Eliseo Alberto no fue un contrarrevolucionario, en todo caso pasó de “rojo” a “rosado”. Amó la Revolución como se ama una juventud, y eso lo hace más doloroso. Porque entendió que el gran éxito del proceso no fue alfabetizar ni reformar, sino perfeccionar el arte de la despersonalización. La Revolución convirtió la obediencia en virtud moral, la lealtad en prueba de fe y el miedo en forma de pertenencia. Enseñó a renunciar al yo sin sentir que se renunciaba.

El cubano habla en la bodega como militante, en casa como escéptico y con el extranjero o en el exilio, como víctima

De ese experimento moral surgió un fenómeno que aún define a Cuba: el yo poliédrico. No se trata de una escisión psicológica, sino de una identidad pragmática que rota según el contexto sin llegar a disociarse: una estrategia de adaptación moral y lingüística en un entorno donde la coherencia personal podía ser peligrosa. La capacidad –o la necesidad– de cambiar de rostro y de lenguaje según el contexto. El cubano habla en la bodega como militante, en casa como escéptico y con el extranjero o en el exilio, como víctima. Cada entorno activa un código, un léxico, un “modo de creer”. Esa plasticidad verbal y moral, nacida del miedo, terminó convirtiéndose –como el choteo y el humor– en otra estrategia de supervivencia: aprender a decir lo “correcto”, donde corresponda.

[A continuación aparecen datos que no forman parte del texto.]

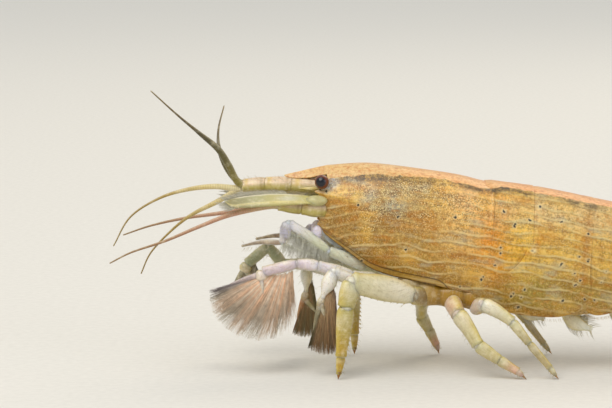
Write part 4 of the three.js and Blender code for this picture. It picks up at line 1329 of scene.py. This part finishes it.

No se trata de hipocresía, sino de adaptación. En un país donde la sinceridad podía costar como mínimo una sanción, cuando no el trabajo o la libertad, el discurso se fragmentó. Así se creó una cultura de opiniones conmutables, donde las palabras sirven para proteger, no para revelar. El resultado: un pueblo que, a fuerza de fingir, terminó sin saber del todo quién es.

Informe contra mí mismo es la autopsia de esa pérdida. Eliseo Alberto no acusa, no pontifica; muestra cómo el sistema logró instalar un censor dentro de cada ciudadano. Y aunque el autor escribió desde el exilio, su libro sigue ocurriendo dentro de la Isla. Cada vez que alguien se calla por prudencia o por miedo, que disfraza su pensamiento para sobrevivir, que cambia de vocabulario para no desentonar, vuelve a escribirse ese informe.

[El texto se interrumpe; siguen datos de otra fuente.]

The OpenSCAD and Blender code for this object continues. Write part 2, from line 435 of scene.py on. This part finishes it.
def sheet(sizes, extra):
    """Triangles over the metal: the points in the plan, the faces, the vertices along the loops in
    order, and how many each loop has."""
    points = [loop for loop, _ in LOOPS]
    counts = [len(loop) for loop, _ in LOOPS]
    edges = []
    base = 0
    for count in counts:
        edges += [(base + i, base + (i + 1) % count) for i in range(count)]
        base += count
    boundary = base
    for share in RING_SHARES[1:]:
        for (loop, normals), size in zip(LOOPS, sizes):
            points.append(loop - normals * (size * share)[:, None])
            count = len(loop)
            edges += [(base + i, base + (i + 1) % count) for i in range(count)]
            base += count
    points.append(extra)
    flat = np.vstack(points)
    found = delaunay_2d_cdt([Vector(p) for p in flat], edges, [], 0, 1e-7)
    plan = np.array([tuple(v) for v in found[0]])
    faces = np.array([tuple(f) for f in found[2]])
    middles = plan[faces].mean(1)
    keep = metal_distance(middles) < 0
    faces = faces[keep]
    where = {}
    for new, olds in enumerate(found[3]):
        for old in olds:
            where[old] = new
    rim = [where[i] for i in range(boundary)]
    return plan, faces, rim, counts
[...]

“La Revolución ha envejecido, pero su obra más duradera sigue viva: el cubano dividido entre lo que dice, lo que calla –pero piensa– y lo que aparenta decir.” En eso, la despersonalización triunfó donde fracasaron los planes quinquenales y la zafra de los diez millones.

'Informe contra mí mismo' no es un alegato político, sino una expiación interior

Quizás lo único que queda por hacer, en nombre de todos los que firmaron sin saberlo, sea escribir el reverso: un informe a favor de uno mismo. Un informe a favor de la libertad. Aun así, la lucidez y la candidez no absuelven. Eliseo Alberto fue víctima y partícipe a la vez, como una gran parte de los intelectuales de su generación. El problema –y ahí está lo incómodo– es que muchos, por fidelidad estética, familiar o ideológica, callaron demasiado tiempo. Algunos lo hicieron por miedo; otros, por creer que aún podían salvar el proyecto desde dentro. Pero cuando la represión cultural y moral ya era evidente, quedarse era también una forma de complicidad, aunque fuera pasiva o sentimental.

Esa ambigüedad moral conviene reconocerla: no para juzgarlo con dureza, sino para recordar que la sensibilidad y la inteligencia con que se expresa por escrito un dolor de conciencia no bastan cuando un largo silencio pasado perpetúa el daño. Eliseo Alberto se enfrentó al monstruo, sí, pero lo hizo tarde. Y lo pagó con un remordimiento crónico, no con la acción política personal y comprometida que habría sido más redentora. Informe contra mí mismo no es un alegato político, sino una expiación interior.

Su amigo Héctor Abad Faciolince, desde Colombia, lo expresó con la claridad de quien no compartió esa servidumbre: admiraba su talento, pero no podía perdonarle haber tardado tanto en romper con el “hechizo”. Aquella observación, más fraterna que cruel, resume el dilema moral de una generación que creyó que la palabra –la poesía, el ensayo, la crítica desde dentro– podía redimir a una Revolución que ya había perdido su alma, entregada al “diablo”… que ella misma había creado.